WRITTEN TASK
Search the records below for the word "their". Pull out each line that has it.

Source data
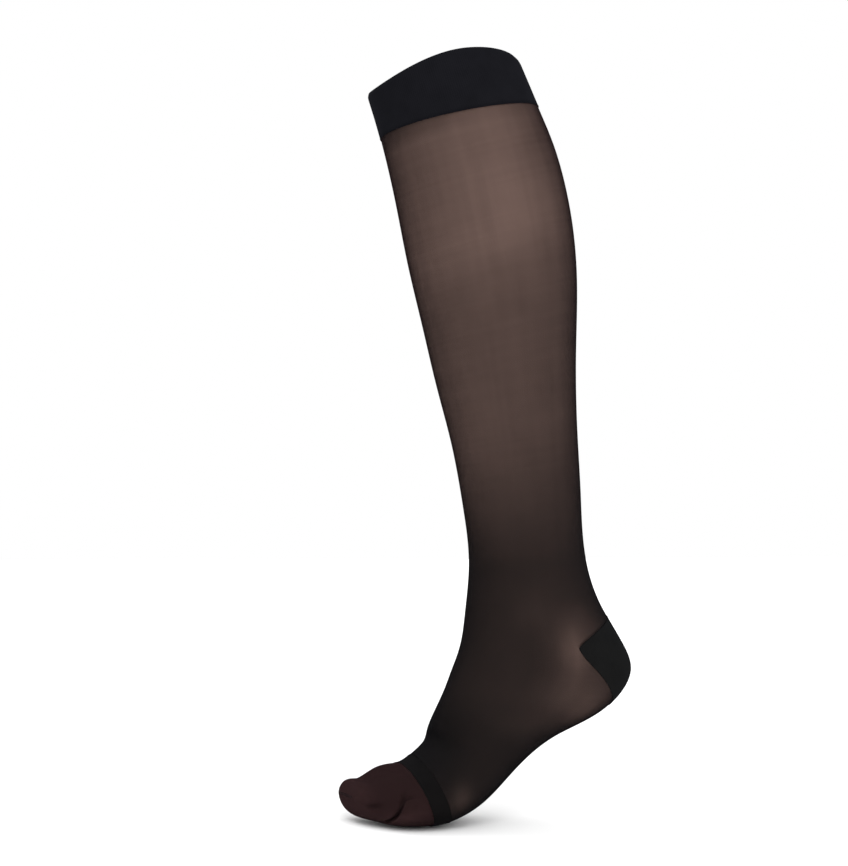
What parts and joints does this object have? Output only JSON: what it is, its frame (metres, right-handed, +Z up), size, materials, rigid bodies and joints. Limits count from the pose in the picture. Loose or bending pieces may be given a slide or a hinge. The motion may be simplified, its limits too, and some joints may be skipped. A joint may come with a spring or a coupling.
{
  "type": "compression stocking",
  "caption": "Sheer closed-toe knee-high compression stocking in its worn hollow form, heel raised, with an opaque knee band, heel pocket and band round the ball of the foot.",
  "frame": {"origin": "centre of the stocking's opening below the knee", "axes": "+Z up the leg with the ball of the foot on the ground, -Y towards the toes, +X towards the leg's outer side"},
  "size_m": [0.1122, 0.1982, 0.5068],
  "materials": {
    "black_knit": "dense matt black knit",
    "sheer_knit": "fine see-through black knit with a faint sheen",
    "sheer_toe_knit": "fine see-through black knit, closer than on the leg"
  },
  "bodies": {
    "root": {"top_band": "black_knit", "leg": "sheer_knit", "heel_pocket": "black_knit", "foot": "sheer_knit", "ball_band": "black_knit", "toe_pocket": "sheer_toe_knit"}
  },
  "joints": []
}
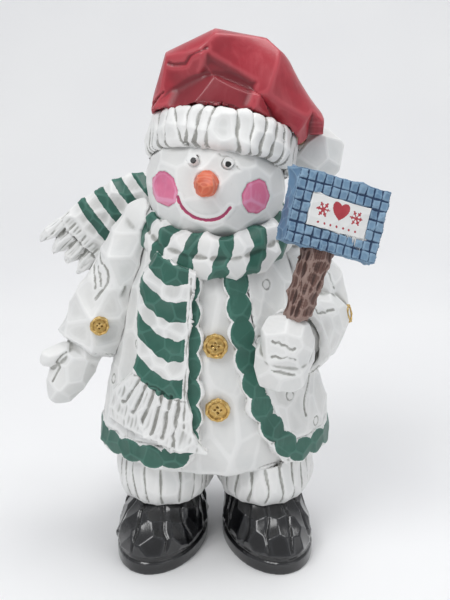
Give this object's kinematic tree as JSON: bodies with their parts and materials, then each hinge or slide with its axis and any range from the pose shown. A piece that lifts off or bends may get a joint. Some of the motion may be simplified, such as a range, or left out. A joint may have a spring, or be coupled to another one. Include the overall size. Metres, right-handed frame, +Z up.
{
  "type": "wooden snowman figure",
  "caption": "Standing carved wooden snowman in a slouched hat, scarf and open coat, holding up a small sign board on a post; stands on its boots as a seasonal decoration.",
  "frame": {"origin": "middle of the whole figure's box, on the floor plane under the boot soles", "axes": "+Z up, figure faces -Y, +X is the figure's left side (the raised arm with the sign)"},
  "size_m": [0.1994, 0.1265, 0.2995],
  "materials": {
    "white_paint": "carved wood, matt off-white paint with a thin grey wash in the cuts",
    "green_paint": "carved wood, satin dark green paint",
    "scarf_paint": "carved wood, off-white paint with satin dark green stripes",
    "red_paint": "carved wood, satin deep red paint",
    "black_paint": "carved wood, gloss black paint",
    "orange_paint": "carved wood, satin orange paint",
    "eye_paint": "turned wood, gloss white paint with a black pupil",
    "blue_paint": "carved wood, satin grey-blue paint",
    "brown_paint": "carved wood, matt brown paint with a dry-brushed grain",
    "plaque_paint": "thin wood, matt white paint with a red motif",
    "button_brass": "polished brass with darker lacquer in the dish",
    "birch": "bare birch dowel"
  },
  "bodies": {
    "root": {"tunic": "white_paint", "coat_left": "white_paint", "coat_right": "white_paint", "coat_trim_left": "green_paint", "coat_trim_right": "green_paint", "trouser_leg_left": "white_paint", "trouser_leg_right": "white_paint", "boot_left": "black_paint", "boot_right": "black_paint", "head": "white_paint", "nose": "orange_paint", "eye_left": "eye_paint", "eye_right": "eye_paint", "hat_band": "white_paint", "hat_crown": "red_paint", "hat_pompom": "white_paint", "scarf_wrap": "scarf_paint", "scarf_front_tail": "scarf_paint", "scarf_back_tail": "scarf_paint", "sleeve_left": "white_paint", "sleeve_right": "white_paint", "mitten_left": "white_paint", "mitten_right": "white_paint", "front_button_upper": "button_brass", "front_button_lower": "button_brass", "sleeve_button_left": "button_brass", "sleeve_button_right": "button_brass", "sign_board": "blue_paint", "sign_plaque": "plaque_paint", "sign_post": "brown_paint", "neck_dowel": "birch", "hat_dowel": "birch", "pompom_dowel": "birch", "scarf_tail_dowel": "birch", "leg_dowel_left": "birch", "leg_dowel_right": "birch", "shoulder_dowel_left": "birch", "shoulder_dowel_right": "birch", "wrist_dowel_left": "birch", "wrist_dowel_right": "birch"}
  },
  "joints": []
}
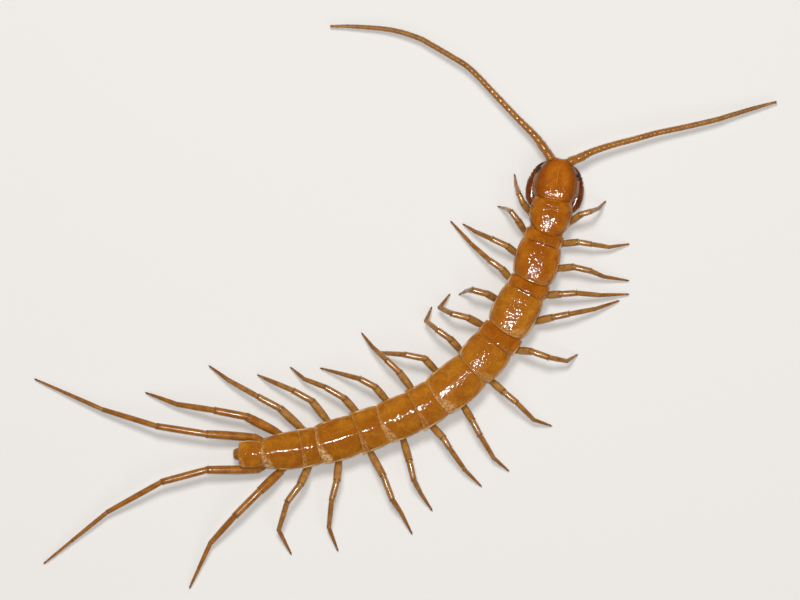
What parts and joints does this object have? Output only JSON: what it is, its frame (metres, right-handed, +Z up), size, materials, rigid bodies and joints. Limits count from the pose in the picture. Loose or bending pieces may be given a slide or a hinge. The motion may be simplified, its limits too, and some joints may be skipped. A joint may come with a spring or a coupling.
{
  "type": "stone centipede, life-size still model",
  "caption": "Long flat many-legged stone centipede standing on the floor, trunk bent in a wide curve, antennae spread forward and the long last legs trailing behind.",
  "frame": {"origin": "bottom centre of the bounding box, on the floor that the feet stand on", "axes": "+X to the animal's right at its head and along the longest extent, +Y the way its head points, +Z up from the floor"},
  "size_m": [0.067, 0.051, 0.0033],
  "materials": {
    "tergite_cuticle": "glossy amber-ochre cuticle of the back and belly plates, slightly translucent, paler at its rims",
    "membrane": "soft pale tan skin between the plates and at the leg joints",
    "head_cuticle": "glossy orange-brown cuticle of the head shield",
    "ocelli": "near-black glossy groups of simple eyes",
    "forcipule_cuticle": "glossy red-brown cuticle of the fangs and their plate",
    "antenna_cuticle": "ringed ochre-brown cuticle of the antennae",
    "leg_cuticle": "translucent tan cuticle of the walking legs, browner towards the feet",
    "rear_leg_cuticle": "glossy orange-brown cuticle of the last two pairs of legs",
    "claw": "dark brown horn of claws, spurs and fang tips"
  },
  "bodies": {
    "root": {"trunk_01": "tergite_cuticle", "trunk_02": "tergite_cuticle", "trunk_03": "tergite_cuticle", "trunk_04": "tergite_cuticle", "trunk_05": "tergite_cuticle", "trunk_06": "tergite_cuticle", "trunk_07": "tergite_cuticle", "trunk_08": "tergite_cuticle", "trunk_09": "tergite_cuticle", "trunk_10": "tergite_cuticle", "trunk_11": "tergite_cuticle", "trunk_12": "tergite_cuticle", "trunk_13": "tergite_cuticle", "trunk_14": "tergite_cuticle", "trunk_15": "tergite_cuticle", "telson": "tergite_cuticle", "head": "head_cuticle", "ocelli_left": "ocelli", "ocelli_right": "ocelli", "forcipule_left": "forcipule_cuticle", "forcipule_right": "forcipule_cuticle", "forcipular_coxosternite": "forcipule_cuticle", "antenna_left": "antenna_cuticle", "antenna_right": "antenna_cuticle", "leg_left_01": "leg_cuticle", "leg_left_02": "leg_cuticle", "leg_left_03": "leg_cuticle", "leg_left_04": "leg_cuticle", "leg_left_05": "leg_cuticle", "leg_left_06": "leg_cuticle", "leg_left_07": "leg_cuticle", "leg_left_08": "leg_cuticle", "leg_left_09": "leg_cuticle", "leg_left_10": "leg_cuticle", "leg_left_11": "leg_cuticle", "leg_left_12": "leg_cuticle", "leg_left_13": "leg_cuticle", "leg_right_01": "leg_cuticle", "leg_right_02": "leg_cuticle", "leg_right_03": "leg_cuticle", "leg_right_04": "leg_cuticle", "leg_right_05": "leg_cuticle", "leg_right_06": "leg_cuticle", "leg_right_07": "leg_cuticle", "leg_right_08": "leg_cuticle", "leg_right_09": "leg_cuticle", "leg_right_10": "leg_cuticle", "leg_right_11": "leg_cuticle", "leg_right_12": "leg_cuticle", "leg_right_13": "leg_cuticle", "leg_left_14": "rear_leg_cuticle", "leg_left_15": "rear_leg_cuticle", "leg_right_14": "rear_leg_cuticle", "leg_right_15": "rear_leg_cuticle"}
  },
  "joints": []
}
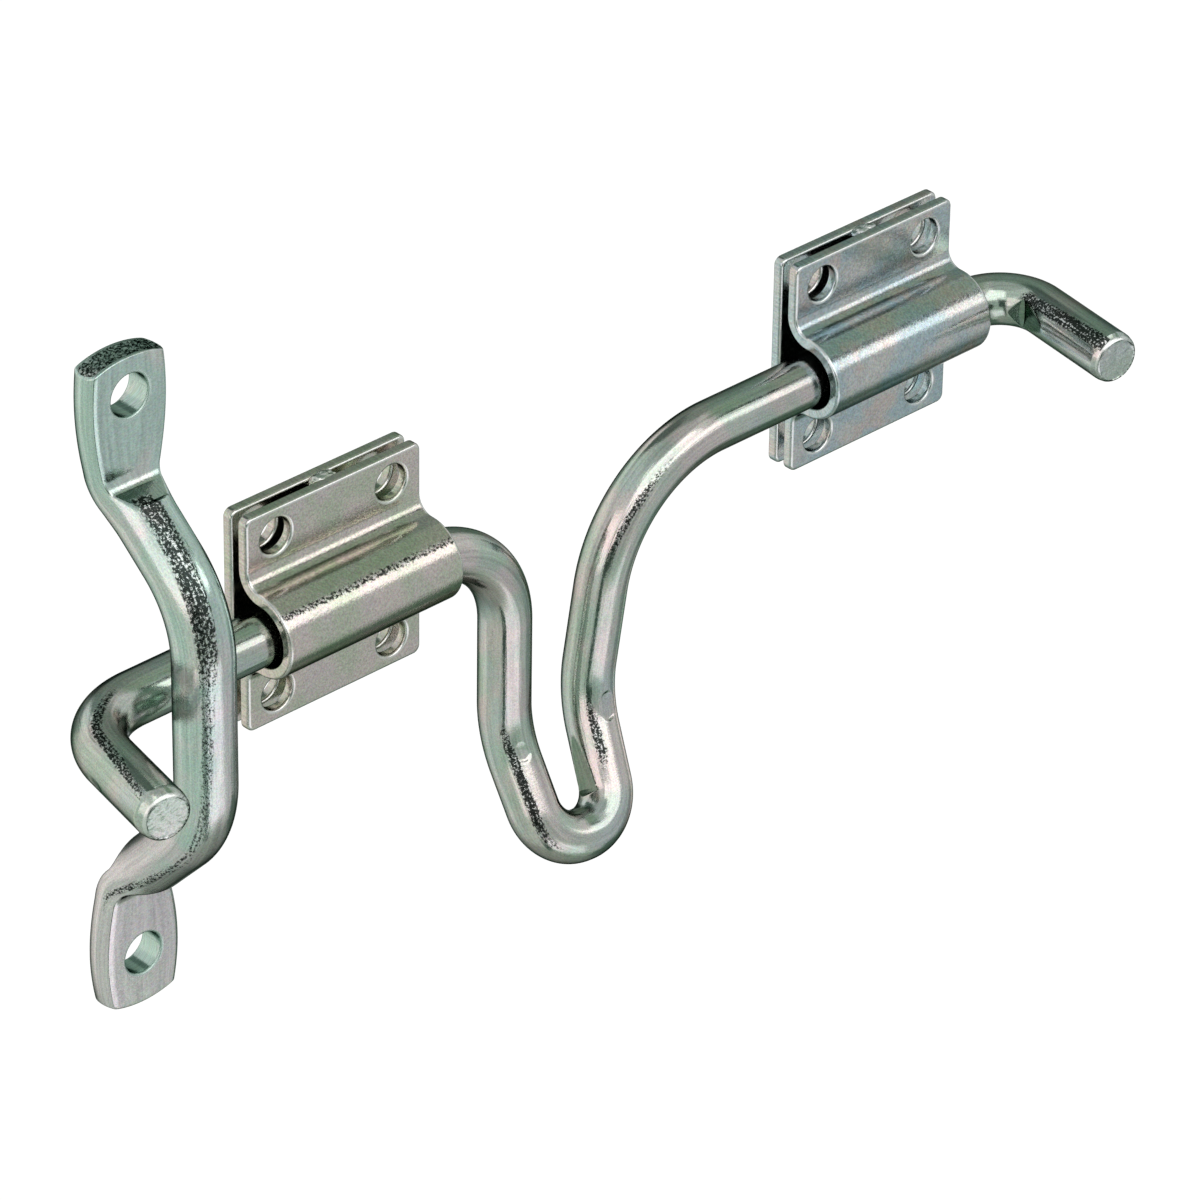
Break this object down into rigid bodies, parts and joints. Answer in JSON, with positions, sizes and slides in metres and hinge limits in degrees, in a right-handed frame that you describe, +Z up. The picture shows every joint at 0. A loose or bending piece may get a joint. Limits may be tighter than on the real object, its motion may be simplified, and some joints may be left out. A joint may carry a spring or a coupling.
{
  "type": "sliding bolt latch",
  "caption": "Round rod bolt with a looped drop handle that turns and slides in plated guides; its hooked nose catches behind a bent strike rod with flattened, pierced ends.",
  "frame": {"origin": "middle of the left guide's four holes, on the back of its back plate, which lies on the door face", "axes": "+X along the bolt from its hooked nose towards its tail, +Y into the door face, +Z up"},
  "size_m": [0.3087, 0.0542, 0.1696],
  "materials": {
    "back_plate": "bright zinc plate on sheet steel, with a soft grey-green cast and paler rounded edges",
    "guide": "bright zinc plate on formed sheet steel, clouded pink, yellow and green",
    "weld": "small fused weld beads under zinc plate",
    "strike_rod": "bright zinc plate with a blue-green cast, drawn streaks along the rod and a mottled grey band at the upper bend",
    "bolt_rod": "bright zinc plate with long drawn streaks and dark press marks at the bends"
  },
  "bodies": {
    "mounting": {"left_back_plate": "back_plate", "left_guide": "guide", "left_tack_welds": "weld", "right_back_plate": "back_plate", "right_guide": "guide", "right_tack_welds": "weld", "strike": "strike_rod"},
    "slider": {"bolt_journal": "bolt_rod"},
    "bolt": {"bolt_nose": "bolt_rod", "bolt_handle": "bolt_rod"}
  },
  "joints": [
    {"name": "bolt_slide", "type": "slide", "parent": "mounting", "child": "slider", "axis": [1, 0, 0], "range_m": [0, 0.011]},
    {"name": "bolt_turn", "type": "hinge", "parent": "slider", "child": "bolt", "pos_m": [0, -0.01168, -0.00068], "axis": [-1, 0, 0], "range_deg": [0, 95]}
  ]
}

WORKED SOLUTION
Give this object's kinematic tree as JSON: bodies with their parts and materials, then each hinge or slide with its axis and any range from the pose shown. A piece that lifts off or bends may get a joint. Some of the motion may be simplified, such as a range, or left out. A joint may have a spring, or be coupled to another one. Include the overall size. Metres, right-handed frame, +Z up.
    "forcipule_cuticle": "glossy red-brown cuticle of the fangs and their plate",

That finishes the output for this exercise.